Bob Tiernan, the GOP state chairman of Oregon, insisted that it wasn’t binding. “There’s nothing mandatory in it”, he stated.
The RNC adopts a new platform every four (4) years at the party’s presidential nomination convention.
The RNC has been criticized for choosing Hawaii as the place to hold their meeting. If you consider the ongoing recession, high unemployment (nationally) and all the recent accusations thrown by Republicans over frivolous government spending, their own venue seemed to be more than just a bit over the top.
The win of Republican Scott Brown in Massachusetts last week has apparently emboldened the RNC to push the boundaries and, in doing so, their fiscal hypocrisy is beginning to show. President Obama may have been born in Hawaii but to make yourself appear like you are attempting a smack down by descending on his birthplace only appears juvenile. Spending what would be a fairly decent fortune for most Americans on the trip, hotel stay and all the extras smacks most Americans in the face and gives the impression that the RNC may not actually care too much about our economic misfortune.
If the RNC is going to tout fiscal responsibility it really is not the greatest idea to have a big meeting/party at Honolulu’s Hilton when the majority of American citizens have had to seriously cut back on almost everything.
Statistics show that the Hawaiian Islands hold the highest cost of living for the United States and by choosing Hawaii for the RNC’s yearly meeting they are, effectively showing the American public that cost is not a concern for the Republican National Committee. When the American taxpayers have to cut costs and tighten our belts, the RNC reminds us that they do not have to.
Chairman Michael Steele doesn’t see anything wrong with the extravagance in their choice of venue. “We’ve got a lot of momentum, but now how do you harness that and how do you really train it to continue and to build on it?” Steele stated.
Roughly 131 RNC delegates from across the U.S. were in attendance when the winter meeting began Wednesday at the Hilton, Hawaiian Village.
Steele claimed that the were there also “to salute Gov. Lingle in her last year of her second term and to congratulate her in her leadership”.
Steele also claimed that by meeting in President Obama’s stamping ground — his “birthplace … his backyard” — Republicans were sending a signal the party was “going to compete on every inch of soil in this nation.”
He also said that meeting in Hawaii was no different from traveling to California or Florida and Hawaii is not just a resort state. “I say shame on those who look their nose down at Hawaii and see it one-dimensionally,” said Steele.
Hawaii was the first U.S. state to legalize abortion, according to Democrats, and the RNC’s anti abortion stance may not sit well, also Hawaii residents already enjoy close to universal health care, something the RNC does not appear to support.

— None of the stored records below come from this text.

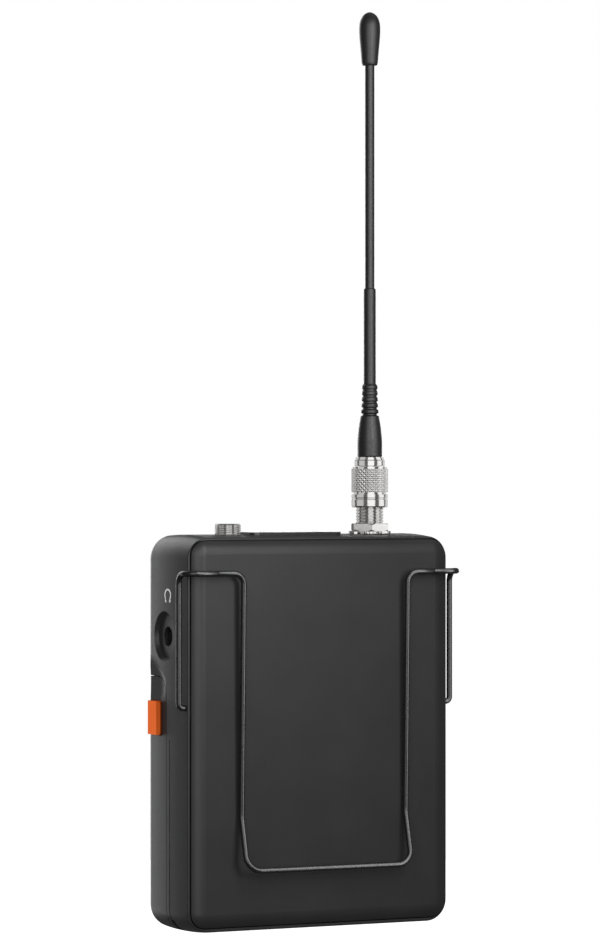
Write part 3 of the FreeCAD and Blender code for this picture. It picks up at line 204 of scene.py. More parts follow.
def wire(name, path, r, columns=28, tip=0.35):
    """Round wire along a path; its rounded tips are tip radii long."""
    rows = []
    side = (path[1] - path[0]).orthogonal().normalized()
    for i, p in enumerate(path):
        ahead = (path[min(i + 1, len(path) - 1)] - path[max(i - 1, 0)]).normalized()
        side = (side - ahead * side.dot(ahead)).normalized()
        rows.append((p, ahead, side.copy(), 1.0))
    (p0, t0, s0, _), (p1, t1, s1, _) = rows[0], rows[-1]
    start = [(p0 - t0 * r * tip * out, t0, s0, size) for size, out in reversed(WIRE_TIP)]
    end = [(p1 + t1 * r * tip * out, t1, s1, size) for size, out in WIRE_TIP]
    rows = start + rows[1:-1] + end
    points = []
    for p, ahead, side, size in rows:
        other = ahead.cross(side)
        points += [p + (side * math.cos(t) + other * math.sin(t)) * r * size for t in full_turn(columns)]
    faces = ring_grid(len(rows), columns) + end_faces((len(rows) - 1) * columns, columns)
    return new_mesh(name, points, faces, 60)


def flat_shape(name, outline, place, thick):
    """Thin printed shape: outline in two coordinates, place(a, b, lift) puts it in space."""
    count = len(outline)
    points = [place(a, b, 0.0) for a, b in outline] + [place(a, b, thick) for a, b in outline]
    faces = [tuple(range(count, 2 * count)), tuple(reversed(range(count)))]
    faces += [(j, (j + 1) % count, count + (j + 1) % count, count + j) for j in range(count)]
    return new_mesh(name, points, faces, 30)


def band(centre_line, half):
    """Outline of a ribbon of the given half width along a line of 2D points."""
    left, right = [], []
    for i, p in enumerate(centre_line):
        a, b = centre_line[max(i - 1, 0)], centre_line[min(i + 1, len(centre_line) - 1)]
        d = (Vector(b) - Vector(a)).normalized()
        n = Vector((-d.y, d.x)) * half
        left.append((p[0] + n.x, p[1] + n.y))
        right.append((p[0] - n.x, p[1] - n.y))
    return left + list(reversed(right))


def arc_points(cx, cy, r, start, end, count):
    """2D points along an arc from start to end degrees."""
    turns = [math.radians(start + (end - start) * k / count) for k in range(count + 1)]
    return [(cx + r * math.cos(t), cy + r * math.sin(t)) for t in turns]


# ---- Materials ----------------------------------------------------------------------------
def grained(name, colour, rough, grain_mm, depth_mm, mottle=0.12, rough_spread=0.08, metallic=0.0, **sockets):
    """Principled material with fine grain, slow colour drift and uneven gloss."""
    material = bpy.data.materials.new(name)
    material.use_nodes = True
    tree = material.node_tree
    shader = tree.nodes["Principled BSDF"]
    shader.inputs["Metallic"].default_value = metallic
    for socket, value in sockets.items():
        shader.inputs[socket.replace("_", " ")].default_value = value
    where = tree.nodes.new("ShaderNodeTexCoord")

    def noise(scale, detail):
        node = tree.nodes.new("ShaderNodeTexNoise")
        node.inputs["Scale"].default_value = scale
        node.inputs["Detail"].default_value = detail
        tree.links.new(where.outputs["Object"], node.inputs["Vector"])
        return node.outputs["Fac"]

    slow = noise(90.0, 4.0)
    fine = noise(1000.0 / grain_mm, 3.0)
    ramp = tree.nodes.new("ShaderNodeValToRGB")
    ramp.color_ramp.elements[0].position = 0.3
    ramp.color_ramp.elements[1].position = 0.7
    ramp.color_ramp.elements[0].color = [c * (1 - mottle) for c in colour] + [1]
    ramp.color_ramp.elements[1].color = [min(1, c * (1 + mottle)) for c in colour] + [1]
    tree.links.new(slow, ramp.inputs["Fac"])
    tree.links.new(ramp.outputs["Color"], shader.inputs["Base Color"])
    spread = tree.nodes.new("ShaderNodeMapRange")
    spread.inputs["From Min"].default_value = 0.3
    spread.inputs["From Max"].default_value = 0.7
    spread.inputs["To Min"].default_value = rough - rough_spread
    spread.inputs["To Max"].default_value = rough + rough_spread
    tree.links.new(fine, spread.inputs["Value"])
    tree.links.new(spread.outputs["Result"], shader.inputs["Roughness"])
    bump = tree.nodes.new("ShaderNodeBump")
    bump.inputs["Strength"].default_value = 0.6
    bump.inputs["Distance"].default_value = depth_mm * MM
    tree.links.new(fine, bump.inputs["Height"])
    tree.links.new(bump.outputs["Normal"], shader.inputs["Normal"])
    return material


def turned_metal(name, colour, rough):
    """Plated metal with fine turning lines round the vertical axis."""
    material = grained(name, colour, rough, 0.5, 0.004, 0.06, 0.05, 1.0)
    tree = material.node_tree
    where = tree.nodes["Texture Coordinate"]
    stretch = tree.nodes.new("ShaderNodeMapping")
    across, along = 60.0, 12500.0       # texture scale round the axis and along it
    stretch.inputs["Scale"].default_value = (across, across, along)
    lines = tree.nodes.new("ShaderNodeTexNoise")
    lines.inputs["Scale"].default_value = 1.0
    lines.inputs["Detail"].default_value = 2.0
    bump = tree.nodes.new("ShaderNodeBump")
    bump.inputs["Strength"].default_value = 0.35
    bump.inputs["Distance"].default_value = 0.006 * MM
    tree.links.new(where.outputs["Object"], stretch.inputs["Vector"])
    tree.links.new(stretch.outputs["Vector"], lines.inputs["Vector"])
    tree.links.new(lines.outputs["Fac"], bump.inputs["Height"])
    tree.links.new(tree.nodes["Bump"].outputs["Normal"], bump.inputs["Normal"])
    tree.links.new(bump.outputs["Normal"], tree.nodes["Principled BSDF"].inputs["Normal"])
    return material


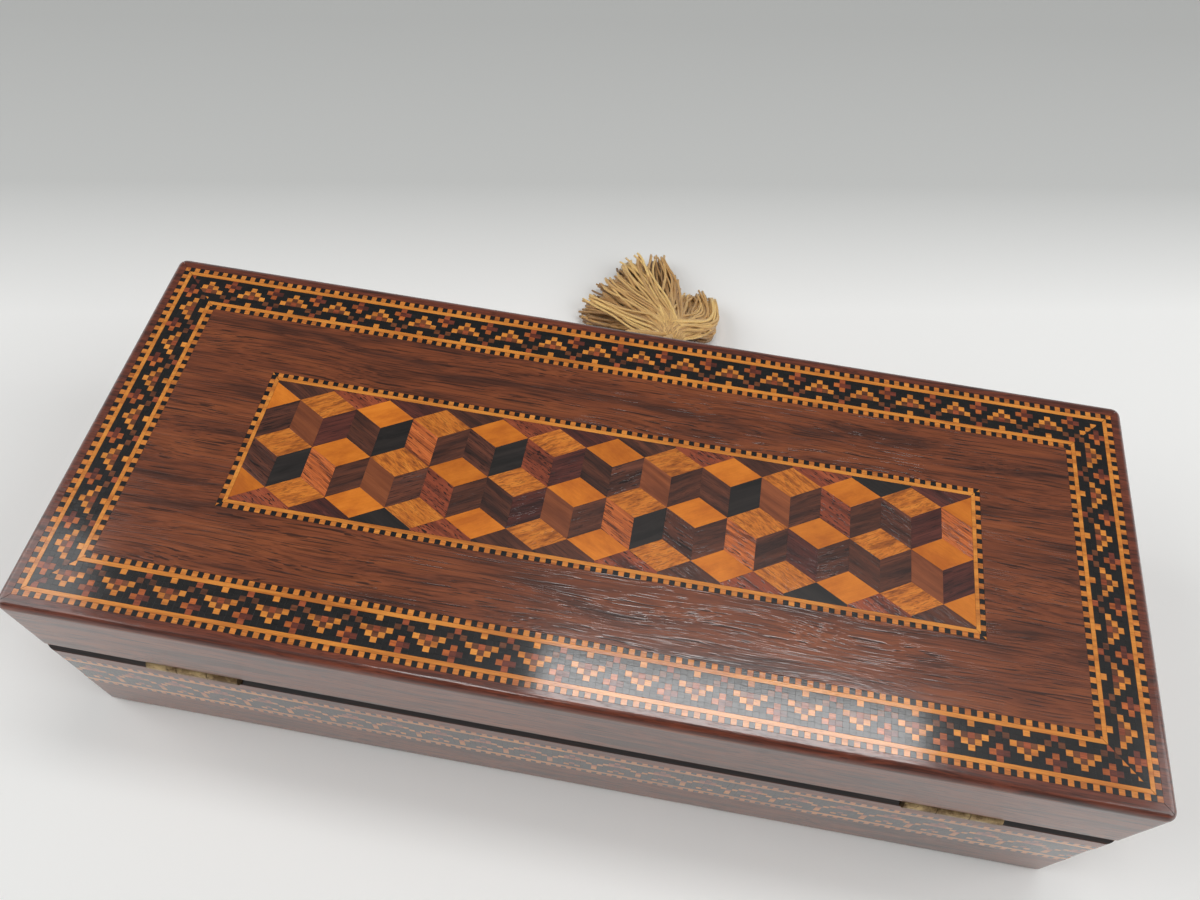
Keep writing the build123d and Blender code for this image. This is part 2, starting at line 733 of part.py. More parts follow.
def hinge_leaf(x, face, direction, own, other, screw_places):
    """Leaf with its knuckles, cut back round the other leaf's knuckles."""
    back = face + direction * LEAF_THICKNESS
    block(
        (x - HINGE_LENGTH / 2, LEAF_INNER_Y, min(face, back)),
        (x + HINGE_LENGTH / 2, HINGE_Y, max(face, back)),
    )
    barrel(x, other, BARREL_RADIUS + BARREL_CLEARANCE, KNUCKLE + KNUCKLE_GAP, Mode.SUBTRACT)
    barrel(x, own, BARREL_RADIUS, KNUCKLE - KNUCKLE_GAP, Mode.ADD)
    barrel(x, (0.0,), PIN_RADIUS + PIN_CLEARANCE, HINGE_LENGTH, Mode.SUBTRACT)
    cut_screw_holes(screw_places, SCREW_LENGTH)


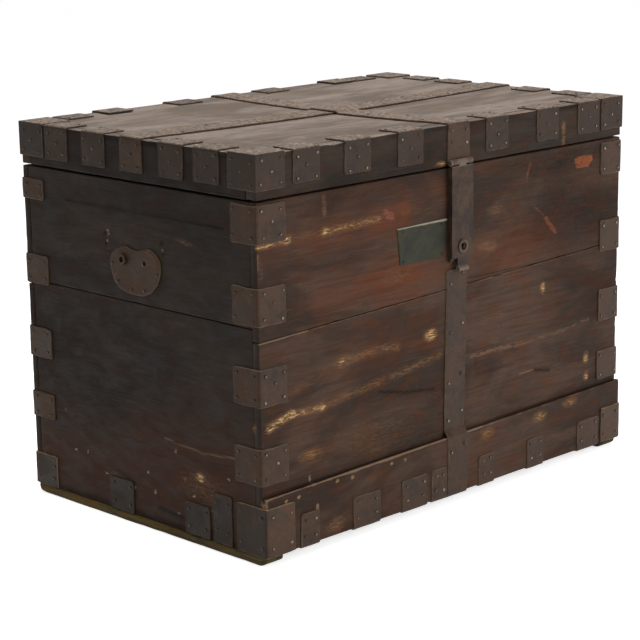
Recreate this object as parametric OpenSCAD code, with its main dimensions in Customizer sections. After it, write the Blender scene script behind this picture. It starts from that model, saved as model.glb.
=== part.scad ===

“If they kowtow too much to the national Republicans, it might be good for their fundraising prospects, but it’s going to alienate local voters who are really appalled at the sort of hardcore, rightwing, stop Obama-at-all-costs kind of attitude that’s been undertaken in Washington,” said former Hawaii Democratic Party Chair Brian Schatz.
Hawaii’s Republican Party chairman said voters in the state won’t be turned off.
“The candidates are what get the party activated, so they’ll be looking at the candidates, versus who the party is bringing in to Hawaii,” said Hawaii Republican Party Chair Jonah Ka’auwai.